There is a school of thought that managers of ‘Big Clubs’ are under the greatest pressure in the game. It is not proven, for managers of lower league clubs face equal stress in gaining promotion or avoiding relegation. Those counterparts rarely are given the media space to prove their stresses and strains whereas a Premiership manager ‘blowing up’ is always going To get airtime or column inches. To prove this theory, step forward Rafa Benitez.
You would think that the affable Spaniard had nothing to be concerned about; investing in excess of £40m this past transfer window and getting some sort of immediate return on it ought to have made him the happiest manager in the league right at this moment in time. It seems that this is not the case. Having complained rather too vociferously that the whole of the footballing world was against him because Manchester United had it too easy in signing Carlos Tevez and then the dastardly Scot, Sir Alex, would not sell him Gabriel Heinze, Benitez then decided that the Premier League had allowed the TV companies to put Liverpool’s title chances at risk by scheduling them to appear on the small screen too many times in the opening weeks, adversely affecting the psychological and physiological routines of the players as they would not be in a settled routine for kick-off times. That there is now no such thing as a settled routine is neither here nor there in Rafa’s parallel universe.
This week though he returned to the fray with the observation that the Premier League ought to help more with fixture scheduling this weekend in particular, because Liverpool have another lunchtime kick-off. Reading his comments earlier this week, you would be forgiven in thinking that Liverpool were the only victims in this particular footballing crime. Yet they are not. Everton and Manchester United will be at half-time as Liverpool commence battle at Fratton Park whilst the North London starts as those two reach the interval. Benitez is unfortunately deluded himself if he thinks the football authorities even remotely care about his whinges. They have sold their souls to the Broadcast media and are now powerless to remotely challenge the rescheduling of a season, their only saviours are the various Police Forces who ultimately sanction the changes.

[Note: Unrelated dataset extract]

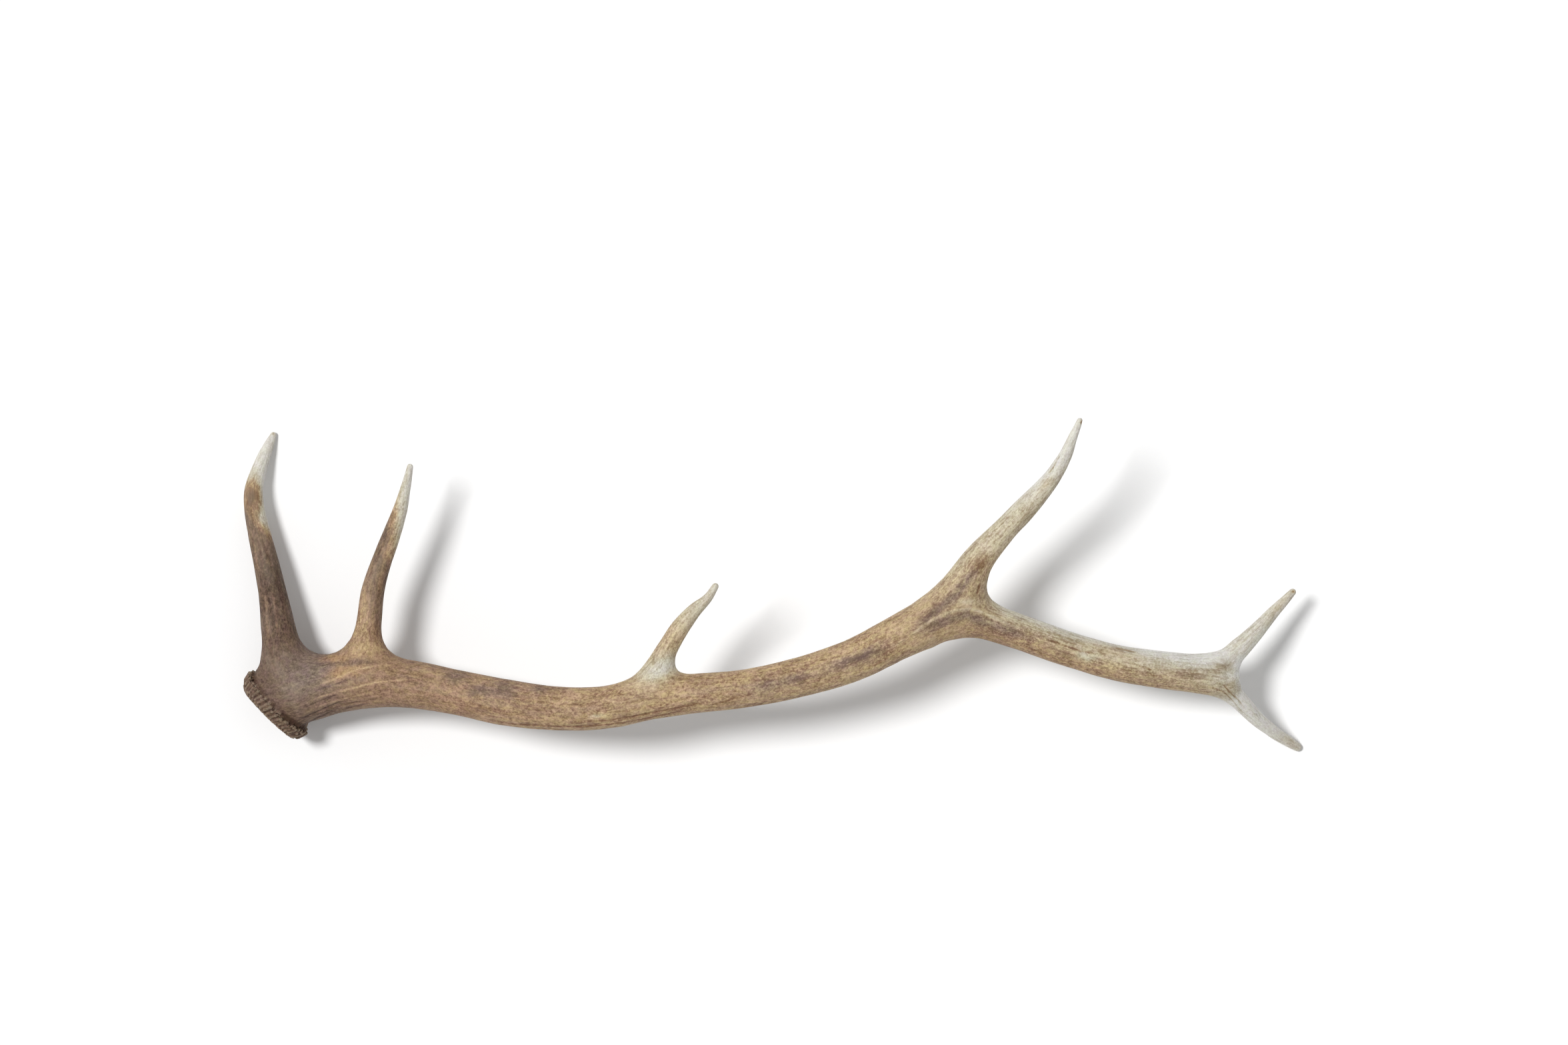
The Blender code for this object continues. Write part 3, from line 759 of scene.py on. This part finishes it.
# %% Blots
Blot = namedtuple("Blot", "x y long wide turn wear dark mauve ochre lift", defaults=(0, 0, 0))
BLOTS = [Blot(*row) for row in [
    # The grey-purple area of the foot and the worn yellow patches next to it.
    (-450, -85, 38, 26, 20, 0.02, 0, 1),
    (-423, -86, 13, 6, 20, 0.06, -0.1, -0.8, 0.5),
    (-429, -72, 15, 4, 3, 0.1, -0.1, -0.8, 0.5),
    (-395, -63, 15, 7, 20, 0.14, -0.1, -0.6, 0.4),
    (-406, -75, 17, 4, 0, -0.06, 0.25, 0.5),
    (-406, -83, 9, 4, 10, 0.07, -0.2, -0.4, 0.4),
    # Brown smudges along the beam.
    (-308, -89, 13, 6, 0, -0.04, 0.26, 0.6),
    (-285, -102, 12, 6, 0, -0.04, 0.28, 0.7),
    (-261, -101, 13, 8, 0, -0.04, 0.28, 0.8),
    (-228, -102, 9, 5, 0, -0.03, 0.24, 0.6),
    (-7, -98, 20, 7, 8, -0.02, 0.22, 0.7),
    (22, -90, 16, 6, 10, -0.04, 0.26, 0.6),
    (68, -75, 22, 6, 20, -0.05, 0.32, 0.7),
    (92, -66, 18, 5, 25, -0.04, 0.28, 0.7),
    # The grey-white chip on the beam, and the pale foot of the trez tine.
    (-171, -127, 9, 3, 0, 0.3, -0.2, 0, 0, -0.4),
    (-107, -81, 26, 11, 20, 0.32, -0.15),
    # Dark, pale and golden places on the brow and bez tines.
    (-486, 22, 15, 48, 0, -0.02, 0.3, 0.1),
    (-372, 24, 12, 20, -10, -0.03, 0.26, 0.1),
    (-511, 85, 8, 17, 0, -0.9, 0.5, 0, 0.6),
    # A painted pool of light on the brow tine's right half, which offsets its shade.
    (-497, 108, 5, 11, -15, 0.1, -0.34),
    (-376, 31, 4, 8, -15, 0.28, -0.2, 0, 0.5),
    (-381, 8, 3, 13, -10, 0.12, -0.2, 0, 0.4),
    (-369, 66, 3, 6, -20, -0.2, 0.2, 0, 0.8),
    # The cream middle of the royal fork, and the foot of the royal tine.
    (185, -16, 13, 4, 0, 0.12, -0.25),
    (197, 21, 10, 7, 45, -0.08, 0.3, 0, 0.4),
    (262, 97, 9, 4, 50, -0.1, 0.25, 0, 0.4),
    # The upper beam and the crown.
    (302, -70, 11, 5, -10, 0.2, -0.2),
    (328, -64, 32, 5, -14, -0.06, 0.05, 0, 0.6),
    (437, -80, 12, 6, 15, -0.26, 0.3, 0.5),
    (402, -86, 24, 6, -3, -0.14, 0.15, 0.3),
    (455, -87, 4, 13, 0, 0.25, -0.3),
    # A painted pool of light that offsets the shade on the steep lower terminal tine.
    (471, -119, 17, 5, -45, 0.1, -0.34),
    (507, -156, 12, 6, -35, -0.08, 0.1, 0, 0.3),
    (494, -22, 14, 5, 45, -0.08, 0.1, 0, 0.3),
    # Dark chips at the tips.
    (-492, 148, 2, 2, 0, -0.22, 0.3, 0, 0, -0.05),
    (297, 158, 1.8, 2, 0, -0.6, 0.4, 0, 0, -0.4),
    (508, -6, 1.8, 1.6, 45, -0.5, 0.4, 0, 0, -0.3),
]]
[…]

That Benitez is vocal about such a seemingly trivial matter in the great scheme of things is the best indication of the pressures he feels that he is under. For Liverpool having the 1970’s and 80’s in living memory is akin to the wait United and to a lesser extent, Arsenal, had between their title wins. Benitez raised the bar himself by delivering the Champions League. If they do not win a major trophy this season, he will find himself under considerable pressure to deliver next season or be replaced. It is tactically astute to dampen expectations by claiming all and sundry are against you; the problem is that he has not fulminated a cogent argument for any outside force impacting on potential failure. You are left wondering if Benitez himself actually believes they can win the Premiership?
No, Dear Reader, there is not a misprint in the title. Shame on you for thinking so.
They used to say that you had to be mad to be a Goalkeeper. If that is the case, then you must have to be a Certified Lunatic to be a Manager. At some point, all of them go mad; competely stark raving Bonkers. And they do it in a very public manner. It can be the only reason that anyone would voluntarily put themselves through such stressful circumstances.
There are those who habitually do so, Neil Warnock, visibly lost his cool on a number of occasions, seemingly on the most trivial of decisions. Well, obviously they were not trivial to him, otherwise he would remain an Sea of Tranquility in an Ocean of Chaos. There are those who lose the plot under provocation; step forward Mr Keegan. And there are those who do so to rile others; Ferguson, Mourinho and Wenger all have used the Press to get under the skin of a rival, and still do so. These jibes range from humourous – Wenger to Ferguson when describing their teams, ‘everyone thinks they have the prettiest wife‘ – to those that are just outright offensive – Mourinho accusing Wenger of being a voyeur with the resultant threat of legal action.
So why put themselves through it? For the vast majority, football is all that they have ever known; it has been their career since being marginally more than knee-high to a Grasshopper. And yet, with a few exceptions, the Premiership teams are managed by those who you could only describe as ‘Solid’ or in some cases less than that, former players. The reason for that was touched upon by Robin van Persie in an interview with The Sunday Times this past weeken; discussing Thierry Henry and Marco van Basten, he commented that when they received a good pass, they thought little or nothing of it because such a pass was well within their capabilities. When the pass failed, they did not understand for the same reason.
And the apparent inability of some of the great players to become great managers fails for that reason. There is an apocryphal tale which concerns Glenn Hoddle, then Tottenham’s manager, who had apparently better skills than a large number of his charges and could not bridge that gap. The thing with those who have peaked once already is that they may not necessarily have the burning desire to reclimb the mountain. Those whose career was perhaps more limited have the desire to achieve still, perhaps feeling that they did not do themselves justice as a player.
Of course there are those who buck the trend and have successful playing and managerial careers but in the future, such will be their financial security that they have no need to enter coaching or management unless they have a burning desire to do so. After all, turning up and criticising players for an hour or two on a Saturday evening, spending the rest of the week playing golf is a far easier option.